You’d need to tune it to your specific robot as some robots are more sensitive to acceleration changes than others and some are more sensitive when the robot is in a certain state (i.e. lift is up, tray is full, etc). A non-linear regression is essentially a cubic or quartic function. So all you’d do is run the controller input value through that function only when the robot is that certain tipping state that I mentioned above when the robot changes direction.
Would it also be possible to add a gyro to automatically prevent tipping.
That’s easier said than done. You’d need to change the orientation of the gyro so that it is mounted vertically on the robot. As for coding that, you’d need an algorithm that understands the relationship between “tip angle” (how far back or front the robot is tipped) and the velocity of the base. Presumably, if the robot is tipping backwards, you’d want the back wheels to spin forward and vice versa for the other scenario. Tuning that would probably be very difficult. Also, you have to consider gyro drift, what if the gyro gets a false reading and randomly tries to anti tip in the middle of a match.
You can use gyro sensor to improve driving and implement a deadzone using an array.
You can try resetting the gyro automatically if that happens. Or at least I think you can do that
Thanks a lot for showing me that forum, i will for sure take a look and try to understand it
For the equation you sent, does that work for left and right joysticks because we use tank control ?

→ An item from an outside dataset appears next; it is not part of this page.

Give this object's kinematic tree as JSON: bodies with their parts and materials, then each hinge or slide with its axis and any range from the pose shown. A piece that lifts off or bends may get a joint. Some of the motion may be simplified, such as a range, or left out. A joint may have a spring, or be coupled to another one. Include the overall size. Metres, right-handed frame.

and also if you have experiance in PROS would it look like this
left_drive_set((powf(controller.get_analog(pros::E_CONTROLLER_ANALOG_LEFT_Y),3))/ powf(127,2));
void left_drive_set (int speed)
{
drive_left.move(speed);
drive_left_b.move(speed);
}
?
Yes, it will work with both of the joysticks, so you can use it with tank control. I took a very similar approach to the way you have shown, so it should work.